Nowadays, one-dimensional and two-dimensional bar codes can be found on consumer products, electronic and non- electronic devices, machines, vehicles, packed food, tobacco products (e.g. cigarette packages), beverage cans, packages and bottles, and also on documents, such as tickets, papers, currency bills etc. Whereas the one-dimensional bar code is classically limited to encoding information only in one dimension, a two-dimensional bar code comprises at least first and second type elements arranged in an ordered grid, and consequently allows for substantially increasing the amount of data that can be encoded.

Figures 1A and IB show schematic views of conventional bar codes. In figure 1A a common one-dimensional bar code is shown that comprises an arrangement of, for example, black lines V and white lines 2' . Information is encoded in a one- dimensional bar code by concatenating pre-defined groups of black and white lines 1', 2' of varying thickness. These groups are usually associated to a specific character or meaning by some kind of industry standard. Figure IB shows a common two-dimensional bar code that encodes information by means of arranging, in general terms, first type elements 1" and second type elements 2 " , such as rectangles, dots, triangles and the like, along two dimensions in some sort of ordered grid. The example of Figure IB follows an implementation according to the GS1 (Trademark) DataMatrix ECC 200 standard (GS1 being an international association providing standards for two- dimensional barcodes) . This standard, for example, employs a so-called "L finder pattern" 4 (also called L-shape solid line, L-line, solid line, etc.) and a so-called "clock track" 3 (also called clock line, L-shape clock line etc.) surrounding the data 5 that carries the actual payload data of the bar code .

In both cases of one -dimensional and two-dimensional bar codes, at least two distinguishable types of elements/lines are used. For example, a white-printed square as a first type element may represent the information 0, whereas a black- printed square as a second type element represents the information 1. In general, however, the barcodes can be well implemented also by using color and/or fluorescent dyes or inks, thermo printing on heat- sensitive paper, mechanical means, such as milling, embossing, grinding, or physical/chemical means, such as laser etching, acid etching, etc. Any type of implementation is possible as long as the elements can be distinguished into their respective type in, for example, image data that has been obtained from the two- dimensional bar code being normally attached to some kind of object (good) . For example, a digital camera can obtain digital image data of the bar code that is printed on a paper document or laser- etched on a metal can.

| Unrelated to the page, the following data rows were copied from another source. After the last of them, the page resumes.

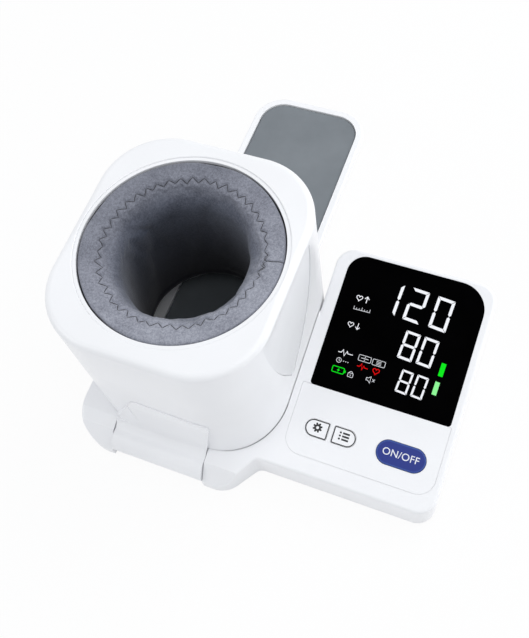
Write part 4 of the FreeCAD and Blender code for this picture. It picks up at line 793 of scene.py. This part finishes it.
def figure(digit, corners, width):
    """Seven-bar figure in the cell whose corners are given from top left, clockwise."""
    tl, tr, br, bl = [np.array(c, float) for c in corners]
    wide, high = np.linalg.norm(tr - tl), np.linalg.norm(tl - bl)

    def at(x, y):
        s, t = x / wide, y / high
        return tuple((bl * (1 - s) + br * s) * (1 - t) + (tl * (1 - s) + tr * s) * t)

    w, h, m, g = wide, high, high / 2, BAR_GAP / 2
    k = width
    tip = 0.15                  # the bars' outer tips are cut off by this
    bars = [
        [(g + tip, h), (k + g, h - k), (w - k - g, h - k), (w - g - tip, h)],
        [(w, h - g - tip), (w - k, h - k - g), (w - k, m + k / 2 + g), (w - k / 2, m + g),
         (w, m + k / 2 + g)],
        [(w, g + tip), (w, m - k / 2 - g), (w - k / 2, m - g), (w - k, m - k / 2 - g), (w - k, k + g)],
        [(g + tip, 0), (w - g - tip, 0), (w - k - g, k), (k + g, k)],
        [(0, g + tip), (k, k + g), (k, m - k / 2 - g), (k / 2, m - g), (0, m - k / 2 - g)],
        [(0, h - g - tip), (0, m + k / 2 + g), (k / 2, m + g), (k, m + k / 2 + g), (k, h - k - g)],
        [(k / 2 + g, m), (k + g, m - k / 2), (w - k - g, m - k / 2), (w - k / 2 - g, m),
         (w - k - g, m + k / 2), (k + g, m + k / 2)],
    ]
    made = []
    for is_lit, bar in zip(BARS[digit], bars):
        if is_lit:
            line = [at(*p) for p in bar]
            area = sum(a[0] * b[1] - b[0] * a[1] for a, b in zip(line, line[1:] + line[:1]))
            made.append(line if area > 0 else line[::-1])
    return made


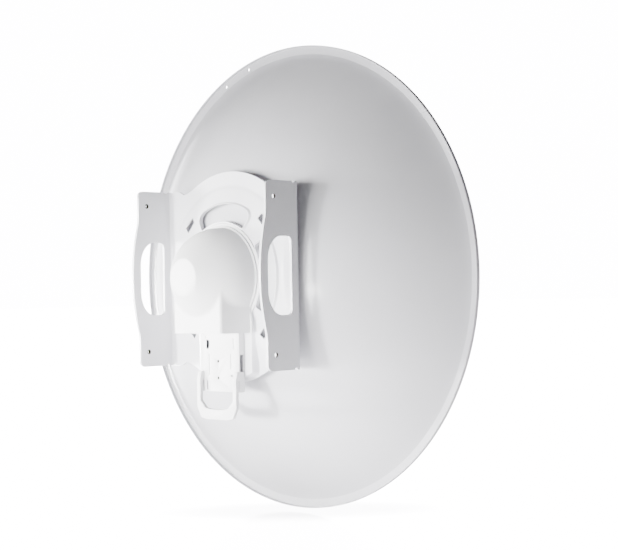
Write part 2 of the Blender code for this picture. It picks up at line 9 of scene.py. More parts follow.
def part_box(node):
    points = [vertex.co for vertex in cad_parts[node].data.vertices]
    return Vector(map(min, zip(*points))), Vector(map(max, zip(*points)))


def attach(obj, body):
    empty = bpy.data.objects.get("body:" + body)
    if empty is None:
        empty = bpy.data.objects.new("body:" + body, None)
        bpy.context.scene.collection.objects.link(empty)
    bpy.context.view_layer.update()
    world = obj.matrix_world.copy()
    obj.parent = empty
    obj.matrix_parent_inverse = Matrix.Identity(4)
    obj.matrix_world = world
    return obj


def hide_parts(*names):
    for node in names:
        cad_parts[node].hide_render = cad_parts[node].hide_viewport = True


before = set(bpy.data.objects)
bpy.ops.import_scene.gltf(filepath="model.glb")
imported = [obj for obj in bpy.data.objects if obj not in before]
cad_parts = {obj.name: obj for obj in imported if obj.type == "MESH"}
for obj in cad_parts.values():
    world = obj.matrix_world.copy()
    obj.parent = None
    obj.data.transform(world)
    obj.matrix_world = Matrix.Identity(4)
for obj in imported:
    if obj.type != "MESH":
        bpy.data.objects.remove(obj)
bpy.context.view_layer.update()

# Reflector
# A spun sheet-steel paraboloid with a flat hub, a flat rim band and a lip rolled towards its back.
# It is coated in white polyester powder, baked to a soft satin with a faint orange peel.
low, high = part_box("reflector")
SHEET = 0.0015
# Every size below is in metres from this point, the rim plane on the dish's axis, +Y to the back.
CENTRE = Vector(((low[0] + high[0]) / 2, low[1] + SHEET, (low[2] + high[2]) / 2))
RIM_RADIUS = (high[0] - low[0]) / 2
BOWL_RADIUS = 0.311
BOWL_DEPTH = 0.142
BOWL_STEPS = 60
LIP_HEIGHT = 0.005
HUB_RADIUS = 0.060
HUB_BEND = 0.002
HUB_FACE = BOWL_DEPTH * (1 - (HUB_RADIUS / BOWL_RADIUS) ** 2)
FEED_BORE = 0.0203
RIM_HOLES = ((0.0937, 0.3030), (0.1424, 0.2831))
RIM_HOLE_RADIUS = 0.0022


def to_linear(hex_colour):
    """A linear colour with alpha from an sRGB hex value."""
    parts = [int(hex_colour[i:i + 2], 16) / 255 for i in (1, 3, 5)]
    return [p / 12.92 if p <= 0.04045 else ((p + 0.055) / 1.055) ** 2.4 for p in parts] + [1.0]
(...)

Once the barcode is applied (or printed) to an object, the encoded information can then be later retrieved by means of barcode reading devices . Such devices usually first obtain said image data that was acquired using, for example, a digital camera. Other acquisition support may be provided by means of illumination devices, such as LEDs, lasers and other light sources . The barcode reading devices may then employ processing resources, e.g. in the form of a microprocessor

(CPU) and an associated memory, for processing the obtained image data. Usually, such processing involves isolating

(identifying) the barcode in the image data and decoding the payload data. The decoded data can then be further processed, displayed, or transmitted to other entities.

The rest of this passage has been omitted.